### [WRITTEN TASK]
Begin with the line that contains "under = TIE_THICKNESS - TIE_PROUD" and continue down through the line that contains "bpy.context.scene.collection.objects.link(empty)"; reproduce those lines exactly and only those.

### [GIVEN DATA]
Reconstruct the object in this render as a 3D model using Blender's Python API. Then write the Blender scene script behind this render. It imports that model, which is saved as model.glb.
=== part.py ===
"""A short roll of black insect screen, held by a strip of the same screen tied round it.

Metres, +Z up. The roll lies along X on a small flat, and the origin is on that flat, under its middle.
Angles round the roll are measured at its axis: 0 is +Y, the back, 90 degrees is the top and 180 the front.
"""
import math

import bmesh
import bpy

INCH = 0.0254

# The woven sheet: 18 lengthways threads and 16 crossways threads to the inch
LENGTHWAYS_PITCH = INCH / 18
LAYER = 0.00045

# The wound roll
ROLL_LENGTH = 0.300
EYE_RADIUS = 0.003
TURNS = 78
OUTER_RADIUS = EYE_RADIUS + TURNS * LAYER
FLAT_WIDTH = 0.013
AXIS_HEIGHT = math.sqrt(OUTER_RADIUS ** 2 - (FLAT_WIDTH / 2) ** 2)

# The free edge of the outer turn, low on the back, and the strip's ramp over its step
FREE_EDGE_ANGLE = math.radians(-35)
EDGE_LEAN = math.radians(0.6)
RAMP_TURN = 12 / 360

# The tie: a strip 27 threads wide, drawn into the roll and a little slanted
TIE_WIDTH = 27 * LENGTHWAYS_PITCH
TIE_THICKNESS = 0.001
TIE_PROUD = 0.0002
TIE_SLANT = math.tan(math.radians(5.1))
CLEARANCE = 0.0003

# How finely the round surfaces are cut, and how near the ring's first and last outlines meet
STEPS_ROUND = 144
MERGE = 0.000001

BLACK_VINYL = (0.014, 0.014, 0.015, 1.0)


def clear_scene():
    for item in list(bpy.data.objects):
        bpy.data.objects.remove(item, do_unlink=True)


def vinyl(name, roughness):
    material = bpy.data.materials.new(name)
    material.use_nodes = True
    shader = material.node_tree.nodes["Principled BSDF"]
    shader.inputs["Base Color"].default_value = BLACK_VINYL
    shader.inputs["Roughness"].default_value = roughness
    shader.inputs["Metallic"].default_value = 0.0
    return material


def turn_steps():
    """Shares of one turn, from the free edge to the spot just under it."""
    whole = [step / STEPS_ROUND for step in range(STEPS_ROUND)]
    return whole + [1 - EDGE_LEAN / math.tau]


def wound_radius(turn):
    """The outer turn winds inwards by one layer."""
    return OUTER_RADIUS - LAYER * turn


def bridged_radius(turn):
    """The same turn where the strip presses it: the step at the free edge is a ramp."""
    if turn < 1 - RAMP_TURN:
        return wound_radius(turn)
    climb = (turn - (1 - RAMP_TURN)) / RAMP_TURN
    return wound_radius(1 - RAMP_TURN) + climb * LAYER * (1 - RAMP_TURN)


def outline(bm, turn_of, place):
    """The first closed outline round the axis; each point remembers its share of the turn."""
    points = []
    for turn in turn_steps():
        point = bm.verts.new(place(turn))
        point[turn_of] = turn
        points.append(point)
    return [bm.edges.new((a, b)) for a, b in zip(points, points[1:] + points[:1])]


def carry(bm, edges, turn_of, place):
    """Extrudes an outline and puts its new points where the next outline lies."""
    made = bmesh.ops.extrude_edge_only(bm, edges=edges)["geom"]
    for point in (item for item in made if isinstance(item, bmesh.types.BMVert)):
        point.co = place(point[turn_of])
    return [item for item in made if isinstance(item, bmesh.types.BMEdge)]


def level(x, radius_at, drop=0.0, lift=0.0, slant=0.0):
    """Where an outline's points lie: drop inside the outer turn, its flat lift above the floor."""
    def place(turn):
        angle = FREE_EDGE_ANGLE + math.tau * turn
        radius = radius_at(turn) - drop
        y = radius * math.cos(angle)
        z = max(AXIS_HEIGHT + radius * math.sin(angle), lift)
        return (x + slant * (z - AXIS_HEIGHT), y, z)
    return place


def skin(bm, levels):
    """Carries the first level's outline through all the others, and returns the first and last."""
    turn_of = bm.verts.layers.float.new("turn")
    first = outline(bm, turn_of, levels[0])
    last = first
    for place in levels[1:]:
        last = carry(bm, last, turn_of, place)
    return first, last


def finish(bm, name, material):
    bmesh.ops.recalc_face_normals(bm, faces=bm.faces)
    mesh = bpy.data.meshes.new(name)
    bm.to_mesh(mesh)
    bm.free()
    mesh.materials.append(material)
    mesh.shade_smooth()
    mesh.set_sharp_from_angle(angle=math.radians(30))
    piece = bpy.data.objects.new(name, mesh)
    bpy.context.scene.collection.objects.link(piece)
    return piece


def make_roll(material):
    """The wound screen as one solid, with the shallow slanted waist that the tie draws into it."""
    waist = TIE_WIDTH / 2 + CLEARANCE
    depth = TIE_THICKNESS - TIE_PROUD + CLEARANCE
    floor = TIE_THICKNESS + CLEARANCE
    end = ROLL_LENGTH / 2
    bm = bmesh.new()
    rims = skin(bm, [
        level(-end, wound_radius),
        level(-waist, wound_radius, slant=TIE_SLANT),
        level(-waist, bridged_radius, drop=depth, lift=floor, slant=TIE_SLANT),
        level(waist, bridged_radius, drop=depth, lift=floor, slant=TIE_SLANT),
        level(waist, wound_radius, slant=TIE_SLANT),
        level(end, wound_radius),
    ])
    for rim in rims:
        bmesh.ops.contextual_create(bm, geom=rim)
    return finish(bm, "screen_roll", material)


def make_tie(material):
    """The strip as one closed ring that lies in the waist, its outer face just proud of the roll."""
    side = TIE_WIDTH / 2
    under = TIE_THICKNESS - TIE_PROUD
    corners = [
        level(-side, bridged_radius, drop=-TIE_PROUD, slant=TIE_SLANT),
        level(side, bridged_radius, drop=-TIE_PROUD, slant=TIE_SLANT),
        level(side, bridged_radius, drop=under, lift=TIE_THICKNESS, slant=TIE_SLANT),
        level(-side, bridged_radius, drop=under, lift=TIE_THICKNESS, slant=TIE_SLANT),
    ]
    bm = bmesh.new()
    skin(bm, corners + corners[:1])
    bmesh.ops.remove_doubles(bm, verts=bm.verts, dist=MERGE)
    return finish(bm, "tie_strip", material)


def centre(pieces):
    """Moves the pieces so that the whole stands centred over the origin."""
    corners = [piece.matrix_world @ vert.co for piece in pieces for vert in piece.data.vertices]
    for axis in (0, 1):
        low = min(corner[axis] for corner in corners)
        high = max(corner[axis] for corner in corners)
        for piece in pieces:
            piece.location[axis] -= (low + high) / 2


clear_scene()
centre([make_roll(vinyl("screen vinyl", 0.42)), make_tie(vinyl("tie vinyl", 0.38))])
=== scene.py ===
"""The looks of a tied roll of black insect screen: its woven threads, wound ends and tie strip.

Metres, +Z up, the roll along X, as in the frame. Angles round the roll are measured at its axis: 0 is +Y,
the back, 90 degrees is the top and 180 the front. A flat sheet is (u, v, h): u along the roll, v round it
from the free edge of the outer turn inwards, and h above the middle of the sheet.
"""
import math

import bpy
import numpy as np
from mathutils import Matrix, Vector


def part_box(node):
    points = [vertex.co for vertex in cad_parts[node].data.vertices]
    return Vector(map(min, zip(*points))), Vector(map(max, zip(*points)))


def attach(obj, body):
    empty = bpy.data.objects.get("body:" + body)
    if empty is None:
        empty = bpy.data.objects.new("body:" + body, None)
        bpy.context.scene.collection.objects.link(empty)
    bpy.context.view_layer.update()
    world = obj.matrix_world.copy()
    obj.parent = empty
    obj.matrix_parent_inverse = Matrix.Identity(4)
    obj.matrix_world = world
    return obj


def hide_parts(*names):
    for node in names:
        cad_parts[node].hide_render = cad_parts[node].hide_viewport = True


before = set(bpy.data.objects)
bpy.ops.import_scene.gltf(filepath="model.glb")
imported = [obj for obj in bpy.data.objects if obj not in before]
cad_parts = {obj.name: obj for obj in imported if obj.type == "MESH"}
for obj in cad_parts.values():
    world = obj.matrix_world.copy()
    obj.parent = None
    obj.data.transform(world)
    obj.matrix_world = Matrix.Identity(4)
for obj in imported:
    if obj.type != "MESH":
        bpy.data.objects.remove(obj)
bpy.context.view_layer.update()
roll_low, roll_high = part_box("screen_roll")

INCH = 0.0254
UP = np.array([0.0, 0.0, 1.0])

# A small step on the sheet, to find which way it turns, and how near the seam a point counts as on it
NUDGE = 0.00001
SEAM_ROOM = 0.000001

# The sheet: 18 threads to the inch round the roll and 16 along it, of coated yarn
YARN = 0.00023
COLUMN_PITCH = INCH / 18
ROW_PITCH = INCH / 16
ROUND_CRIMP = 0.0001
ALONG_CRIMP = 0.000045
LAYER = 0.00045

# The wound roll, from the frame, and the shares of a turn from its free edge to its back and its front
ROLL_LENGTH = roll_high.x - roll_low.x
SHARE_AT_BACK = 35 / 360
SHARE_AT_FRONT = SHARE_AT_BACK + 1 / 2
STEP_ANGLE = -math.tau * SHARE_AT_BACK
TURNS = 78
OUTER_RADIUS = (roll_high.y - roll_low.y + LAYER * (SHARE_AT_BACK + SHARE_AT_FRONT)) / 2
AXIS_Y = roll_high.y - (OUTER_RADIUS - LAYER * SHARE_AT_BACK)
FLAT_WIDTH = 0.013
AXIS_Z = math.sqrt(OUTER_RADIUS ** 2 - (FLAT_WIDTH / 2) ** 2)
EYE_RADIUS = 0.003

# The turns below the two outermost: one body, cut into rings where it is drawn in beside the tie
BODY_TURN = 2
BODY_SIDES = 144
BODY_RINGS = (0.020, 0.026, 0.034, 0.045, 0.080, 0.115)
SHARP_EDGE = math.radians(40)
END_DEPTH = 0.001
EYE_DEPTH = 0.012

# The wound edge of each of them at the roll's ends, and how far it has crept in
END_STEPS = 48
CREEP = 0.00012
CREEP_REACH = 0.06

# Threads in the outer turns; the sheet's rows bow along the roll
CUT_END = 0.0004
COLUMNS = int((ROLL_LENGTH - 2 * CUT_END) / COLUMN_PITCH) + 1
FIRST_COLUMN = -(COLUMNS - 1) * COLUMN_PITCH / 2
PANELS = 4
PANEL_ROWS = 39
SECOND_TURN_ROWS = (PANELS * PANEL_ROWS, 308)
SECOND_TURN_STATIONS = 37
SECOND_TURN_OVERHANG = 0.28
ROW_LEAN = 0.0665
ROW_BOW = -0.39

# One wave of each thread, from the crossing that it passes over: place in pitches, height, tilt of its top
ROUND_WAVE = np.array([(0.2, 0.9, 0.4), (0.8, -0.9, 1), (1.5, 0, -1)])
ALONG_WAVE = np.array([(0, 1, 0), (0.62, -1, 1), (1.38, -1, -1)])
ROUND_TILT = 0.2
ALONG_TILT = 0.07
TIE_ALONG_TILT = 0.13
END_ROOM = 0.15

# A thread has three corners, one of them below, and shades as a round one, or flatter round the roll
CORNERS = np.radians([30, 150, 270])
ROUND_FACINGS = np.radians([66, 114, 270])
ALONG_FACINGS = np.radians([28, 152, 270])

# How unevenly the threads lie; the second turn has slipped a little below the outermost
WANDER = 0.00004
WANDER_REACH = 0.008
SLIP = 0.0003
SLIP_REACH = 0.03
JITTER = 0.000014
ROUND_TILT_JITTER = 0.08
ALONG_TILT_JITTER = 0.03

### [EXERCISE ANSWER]
    under = TIE_THICKNESS - TIE_PROUD
    corners = [
        level(-side, bridged_radius, drop=-TIE_PROUD, slant=TIE_SLANT),
        level(side, bridged_radius, drop=-TIE_PROUD, slant=TIE_SLANT),
        level(side, bridged_radius, drop=under, lift=TIE_THICKNESS, slant=TIE_SLANT),
        level(-side, bridged_radius, drop=under, lift=TIE_THICKNESS, slant=TIE_SLANT),
    ]
    bm = bmesh.new()
    skin(bm, corners + corners[:1])
    bmesh.ops.remove_doubles(bm, verts=bm.verts, dist=MERGE)
    return finish(bm, "tie_strip", material)


def centre(pieces):
    """Moves the pieces so that the whole stands centred over the origin."""
    corners = [piece.matrix_world @ vert.co for piece in pieces for vert in piece.data.vertices]
    for axis in (0, 1):
        low = min(corner[axis] for corner in corners)
        high = max(corner[axis] for corner in corners)
        for piece in pieces:
            piece.location[axis] -= (low + high) / 2


clear_scene()
centre([make_roll(vinyl("screen vinyl", 0.42)), make_tie(vinyl("tie vinyl", 0.38))])
=== scene.py ===
"""The looks of a tied roll of black insect screen: its woven threads, wound ends and tie strip.

Metres, +Z up, the roll along X, as in the frame. Angles round the roll are measured at its axis: 0 is +Y,
the back, 90 degrees is the top and 180 the front. A flat sheet is (u, v, h): u along the roll, v round it
from the free edge of the outer turn inwards, and h above the middle of the sheet.
"""
import math

import bpy
import numpy as np
from mathutils import Matrix, Vector


def part_box(node):
    points = [vertex.co for vertex in cad_parts[node].data.vertices]
    return Vector(map(min, zip(*points))), Vector(map(max, zip(*points)))


def attach(obj, body):
    empty = bpy.data.objects.get("body:" + body)
    if empty is None:
        empty = bpy.data.objects.new("body:" + body, None)
        bpy.context.scene.collection.objects.link(empty)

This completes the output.